GOAL OF THE EXERCISE: Extract every line that includes the string "caption".

--- start of DATASET EXTRACT ---

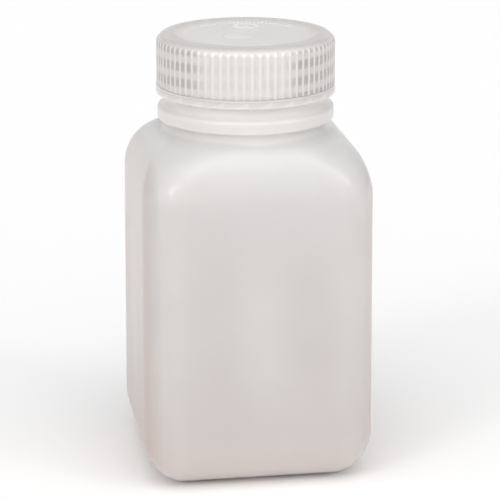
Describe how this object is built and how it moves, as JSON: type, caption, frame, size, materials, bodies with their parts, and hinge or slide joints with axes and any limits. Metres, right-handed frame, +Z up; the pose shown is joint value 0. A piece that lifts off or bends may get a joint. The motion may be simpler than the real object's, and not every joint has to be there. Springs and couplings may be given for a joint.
{
  "type": "reagent bottle",
  "caption": "Square wide-mouth plastic reagent bottle with a ribbed screw cap and a tamper-evident band.",
  "frame": {"origin": "centre of the base, on the neck's axis, at the height of the surface that the bottle stands on", "axes": "+Z up along the neck's axis; X and Y square to the four flat sides"},
  "size_m": [0.0742, 0.0742, 0.1419],
  "materials": {
    "natural_hdpe": "translucent natural high-density polyethylene, satin moulded skin",
    "natural_polypropylene": "translucent natural polypropylene, half-gloss moulded skin",
    "white_ldpe": "soft white low-density polyethylene sheet"
  },
  "bodies": {
    "bottle": {"bottle": "natural_hdpe"},
    "sealing_disc": {"sealing_disc": "white_ldpe"},
    "screw_cap": {"screw_cap": "natural_polypropylene"},
    "tamper_band": {"tamper_band": "natural_polypropylene"}
  },
  "joints": [
    {"name": "closure_lift", "type": "slide", "parent": "bottle", "child": "sealing_disc", "axis": [0, 0, 1], "range_m": [0, 0.023]},
    {"name": "cap_turn", "type": "hinge", "parent": "sealing_disc", "child": "screw_cap", "pos_m": [0, 0, 0.126], "axis": [0, 0, 1], "range_deg": [0, 1620]},
    {"name": "band_drop", "type": "slide", "parent": "bottle", "child": "tamper_band", "axis": [0, 0, -1], "range_m": [0, 0.0022]}
  ],
  "couplings": [
    {"joint": "closure_lift", "follows": "cap_turn", "m_per_rad": 0.00081169}
  ]
}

--- end of DATASET EXTRACT ---

WRITTEN SOLUTION:
Describe how this object is built and how it moves, as JSON: type, caption, frame, size, materials, bodies with their parts, and hinge or slide joints with axes and any limits. Metres, right-handed frame, +Z up; the pose shown is joint value 0. A piece that lifts off or bends may get a joint. The motion may be simpler than the real object's, and not every joint has to be there. Springs and couplings may be given for a joint.
  "caption": "Square wide-mouth plastic reagent bottle with a ribbed screw cap and a tamper-evident band.",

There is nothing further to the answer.